Extracted data:

———

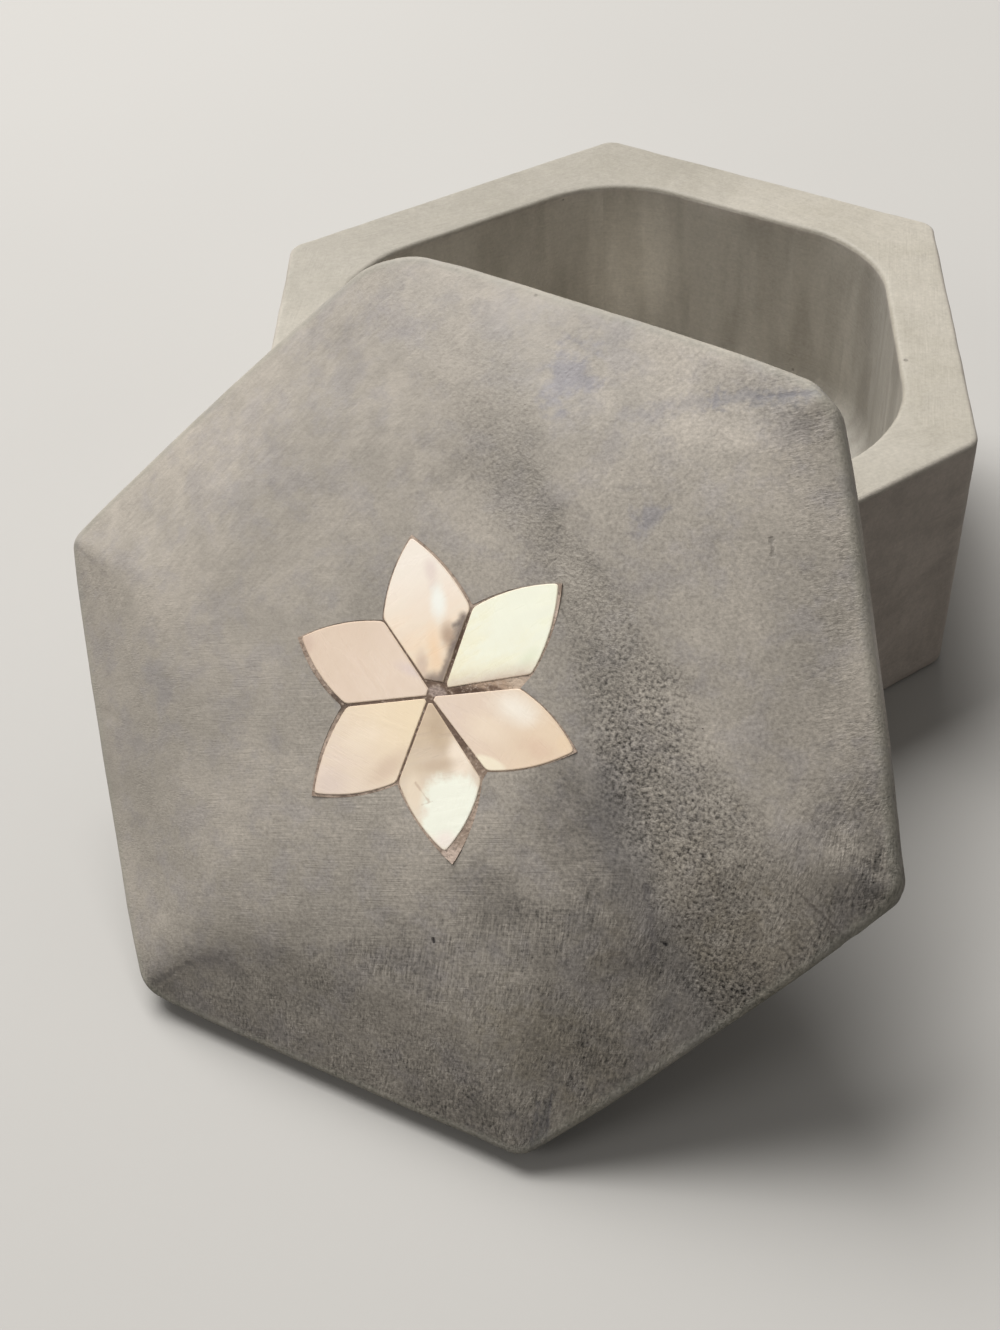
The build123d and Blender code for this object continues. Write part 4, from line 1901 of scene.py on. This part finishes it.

———

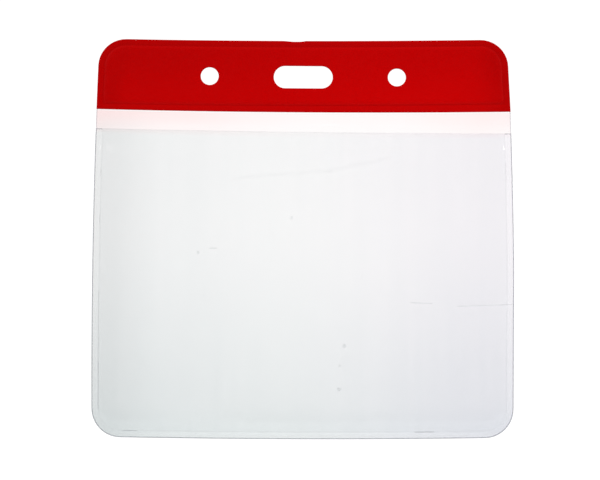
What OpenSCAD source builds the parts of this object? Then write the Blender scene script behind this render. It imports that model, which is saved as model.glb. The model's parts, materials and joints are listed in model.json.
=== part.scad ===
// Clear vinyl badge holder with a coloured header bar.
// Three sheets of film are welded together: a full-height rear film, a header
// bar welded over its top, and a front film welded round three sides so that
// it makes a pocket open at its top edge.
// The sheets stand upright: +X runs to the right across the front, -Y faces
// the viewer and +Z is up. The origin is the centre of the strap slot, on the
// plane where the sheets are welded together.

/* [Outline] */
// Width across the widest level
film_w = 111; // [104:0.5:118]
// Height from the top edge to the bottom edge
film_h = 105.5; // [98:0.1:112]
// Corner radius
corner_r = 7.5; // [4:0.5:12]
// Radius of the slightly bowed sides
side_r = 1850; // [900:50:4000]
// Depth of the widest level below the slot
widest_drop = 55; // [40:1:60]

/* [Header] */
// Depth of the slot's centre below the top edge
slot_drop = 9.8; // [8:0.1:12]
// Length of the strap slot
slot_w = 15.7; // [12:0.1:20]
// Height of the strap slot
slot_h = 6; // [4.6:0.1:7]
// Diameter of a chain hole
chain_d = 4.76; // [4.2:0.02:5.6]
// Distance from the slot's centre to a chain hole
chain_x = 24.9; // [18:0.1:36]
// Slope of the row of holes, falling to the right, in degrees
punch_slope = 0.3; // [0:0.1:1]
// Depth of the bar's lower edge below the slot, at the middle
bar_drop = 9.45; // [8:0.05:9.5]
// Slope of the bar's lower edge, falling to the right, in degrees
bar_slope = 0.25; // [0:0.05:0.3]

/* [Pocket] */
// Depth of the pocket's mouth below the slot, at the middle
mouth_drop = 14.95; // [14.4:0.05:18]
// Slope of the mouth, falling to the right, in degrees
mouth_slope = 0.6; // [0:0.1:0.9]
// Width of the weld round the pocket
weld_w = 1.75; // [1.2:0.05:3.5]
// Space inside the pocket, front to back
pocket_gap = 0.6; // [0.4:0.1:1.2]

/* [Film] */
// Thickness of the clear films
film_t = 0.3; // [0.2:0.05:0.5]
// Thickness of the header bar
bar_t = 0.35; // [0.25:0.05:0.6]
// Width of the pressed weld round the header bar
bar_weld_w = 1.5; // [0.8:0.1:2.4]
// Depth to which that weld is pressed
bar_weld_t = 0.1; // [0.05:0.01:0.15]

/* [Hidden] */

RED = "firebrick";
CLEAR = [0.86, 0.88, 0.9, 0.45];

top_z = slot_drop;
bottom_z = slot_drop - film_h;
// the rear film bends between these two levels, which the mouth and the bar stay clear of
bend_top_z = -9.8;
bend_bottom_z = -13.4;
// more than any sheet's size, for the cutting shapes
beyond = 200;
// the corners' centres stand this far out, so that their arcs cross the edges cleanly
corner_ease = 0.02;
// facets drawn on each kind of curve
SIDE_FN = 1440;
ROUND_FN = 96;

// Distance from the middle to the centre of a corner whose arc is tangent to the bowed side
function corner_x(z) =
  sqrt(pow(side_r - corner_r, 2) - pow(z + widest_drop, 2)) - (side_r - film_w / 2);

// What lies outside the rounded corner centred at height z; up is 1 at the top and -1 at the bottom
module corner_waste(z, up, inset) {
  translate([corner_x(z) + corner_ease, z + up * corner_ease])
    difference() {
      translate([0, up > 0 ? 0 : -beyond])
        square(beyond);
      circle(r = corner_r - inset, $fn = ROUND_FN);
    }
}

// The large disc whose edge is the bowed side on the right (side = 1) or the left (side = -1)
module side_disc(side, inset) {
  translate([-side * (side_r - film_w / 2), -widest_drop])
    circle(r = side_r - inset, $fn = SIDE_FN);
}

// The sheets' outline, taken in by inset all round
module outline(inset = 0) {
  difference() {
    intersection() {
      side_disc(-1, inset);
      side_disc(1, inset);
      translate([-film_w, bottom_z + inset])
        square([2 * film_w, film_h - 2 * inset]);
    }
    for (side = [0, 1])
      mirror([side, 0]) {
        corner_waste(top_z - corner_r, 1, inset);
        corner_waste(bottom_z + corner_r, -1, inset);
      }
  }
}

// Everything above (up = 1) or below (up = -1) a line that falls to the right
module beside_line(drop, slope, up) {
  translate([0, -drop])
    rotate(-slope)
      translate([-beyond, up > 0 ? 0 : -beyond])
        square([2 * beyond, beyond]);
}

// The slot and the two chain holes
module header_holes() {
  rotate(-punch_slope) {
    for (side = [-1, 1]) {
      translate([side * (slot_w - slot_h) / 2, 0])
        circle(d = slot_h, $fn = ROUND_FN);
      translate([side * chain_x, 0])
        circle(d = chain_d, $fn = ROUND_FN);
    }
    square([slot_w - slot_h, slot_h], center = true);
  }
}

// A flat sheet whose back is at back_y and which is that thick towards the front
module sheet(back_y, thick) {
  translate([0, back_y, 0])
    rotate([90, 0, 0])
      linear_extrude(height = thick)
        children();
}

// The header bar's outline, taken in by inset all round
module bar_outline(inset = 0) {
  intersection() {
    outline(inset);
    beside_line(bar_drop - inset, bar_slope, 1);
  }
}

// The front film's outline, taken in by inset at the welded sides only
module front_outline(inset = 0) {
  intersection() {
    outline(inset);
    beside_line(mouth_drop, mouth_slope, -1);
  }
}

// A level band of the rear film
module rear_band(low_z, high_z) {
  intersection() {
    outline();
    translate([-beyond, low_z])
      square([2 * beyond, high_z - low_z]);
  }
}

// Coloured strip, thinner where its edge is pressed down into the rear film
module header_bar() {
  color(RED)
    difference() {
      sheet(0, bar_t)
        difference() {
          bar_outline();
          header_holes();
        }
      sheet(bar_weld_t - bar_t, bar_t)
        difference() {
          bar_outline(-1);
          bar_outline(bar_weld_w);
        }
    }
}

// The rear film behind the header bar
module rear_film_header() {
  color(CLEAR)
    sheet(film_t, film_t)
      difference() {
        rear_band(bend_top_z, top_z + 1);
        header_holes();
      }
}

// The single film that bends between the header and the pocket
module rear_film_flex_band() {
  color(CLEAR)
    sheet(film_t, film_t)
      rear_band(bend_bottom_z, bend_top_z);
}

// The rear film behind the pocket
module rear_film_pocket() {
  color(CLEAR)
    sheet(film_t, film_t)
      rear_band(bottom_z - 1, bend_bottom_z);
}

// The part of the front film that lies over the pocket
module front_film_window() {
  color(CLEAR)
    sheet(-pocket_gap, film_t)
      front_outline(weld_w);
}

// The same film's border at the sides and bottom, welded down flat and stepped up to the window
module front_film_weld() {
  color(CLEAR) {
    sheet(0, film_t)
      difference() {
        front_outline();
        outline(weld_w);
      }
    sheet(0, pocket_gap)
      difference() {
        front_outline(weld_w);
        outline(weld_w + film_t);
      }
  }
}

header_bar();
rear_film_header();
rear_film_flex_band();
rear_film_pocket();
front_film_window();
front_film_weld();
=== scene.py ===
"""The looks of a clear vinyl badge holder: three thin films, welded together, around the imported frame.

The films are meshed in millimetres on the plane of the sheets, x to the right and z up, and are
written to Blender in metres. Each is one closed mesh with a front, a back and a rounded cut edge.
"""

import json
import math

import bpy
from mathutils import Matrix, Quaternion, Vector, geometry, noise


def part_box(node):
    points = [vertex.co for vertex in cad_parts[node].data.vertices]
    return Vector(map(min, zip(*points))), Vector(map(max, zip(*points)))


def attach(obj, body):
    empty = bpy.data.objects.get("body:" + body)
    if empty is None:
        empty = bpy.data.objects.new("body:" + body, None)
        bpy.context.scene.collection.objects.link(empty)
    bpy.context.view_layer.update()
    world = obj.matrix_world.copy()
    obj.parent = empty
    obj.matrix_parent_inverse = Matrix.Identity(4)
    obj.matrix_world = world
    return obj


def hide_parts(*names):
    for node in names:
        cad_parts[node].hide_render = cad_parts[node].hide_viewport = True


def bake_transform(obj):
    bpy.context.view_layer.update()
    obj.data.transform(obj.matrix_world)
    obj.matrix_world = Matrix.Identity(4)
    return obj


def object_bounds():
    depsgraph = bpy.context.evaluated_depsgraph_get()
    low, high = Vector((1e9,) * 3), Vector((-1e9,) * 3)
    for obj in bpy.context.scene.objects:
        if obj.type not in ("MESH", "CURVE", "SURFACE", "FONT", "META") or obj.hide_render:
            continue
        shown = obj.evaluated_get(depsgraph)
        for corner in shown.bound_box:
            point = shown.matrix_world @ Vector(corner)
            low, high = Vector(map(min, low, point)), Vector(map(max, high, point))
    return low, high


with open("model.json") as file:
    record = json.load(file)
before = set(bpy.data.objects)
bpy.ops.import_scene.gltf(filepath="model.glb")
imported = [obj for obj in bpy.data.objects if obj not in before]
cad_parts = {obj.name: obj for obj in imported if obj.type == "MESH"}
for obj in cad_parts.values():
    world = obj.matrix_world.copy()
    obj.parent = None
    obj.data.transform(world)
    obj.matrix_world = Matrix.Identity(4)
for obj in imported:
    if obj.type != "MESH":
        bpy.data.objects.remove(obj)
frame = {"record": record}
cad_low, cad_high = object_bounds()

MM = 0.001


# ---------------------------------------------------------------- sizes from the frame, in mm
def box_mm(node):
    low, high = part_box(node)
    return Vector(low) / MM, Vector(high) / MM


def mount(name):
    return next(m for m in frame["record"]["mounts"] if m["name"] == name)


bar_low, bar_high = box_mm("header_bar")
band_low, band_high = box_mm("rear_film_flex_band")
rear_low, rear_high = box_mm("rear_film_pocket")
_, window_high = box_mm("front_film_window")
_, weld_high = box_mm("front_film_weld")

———

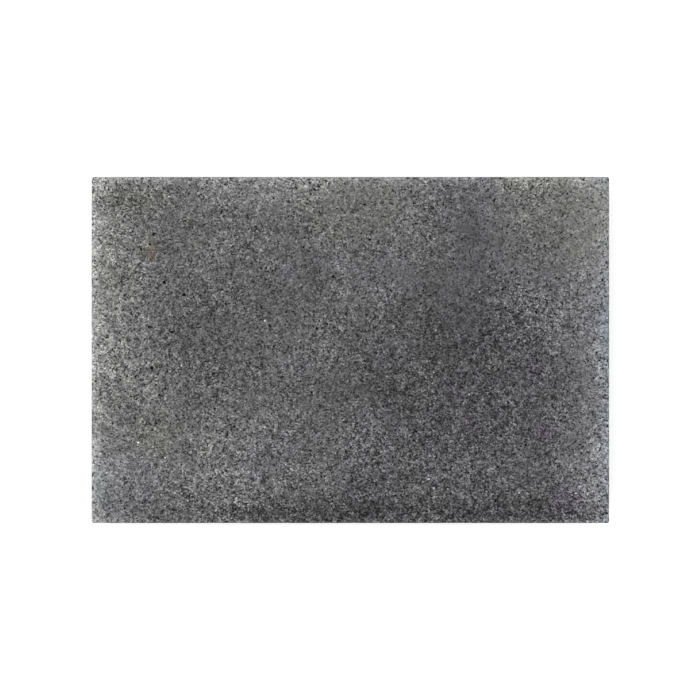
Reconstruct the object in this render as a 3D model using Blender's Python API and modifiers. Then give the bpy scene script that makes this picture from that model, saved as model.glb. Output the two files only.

———

Exercise details:
In the listing above, find the lines holding the word "model" and copy them.

Output of the task:
What OpenSCAD source builds the parts of this object? Then write the Blender scene script behind this render. It imports that model, which is saved as model.glb. The model's parts, materials and joints are listed in model.json.
with open("model.json") as file:
bpy.ops.import_scene.gltf(filepath="model.glb")
Reconstruct the object in this render as a 3D model using Blender's Python API and modifiers. Then give the bpy scene script that makes this picture from that model, saved as model.glb. Output the two files only.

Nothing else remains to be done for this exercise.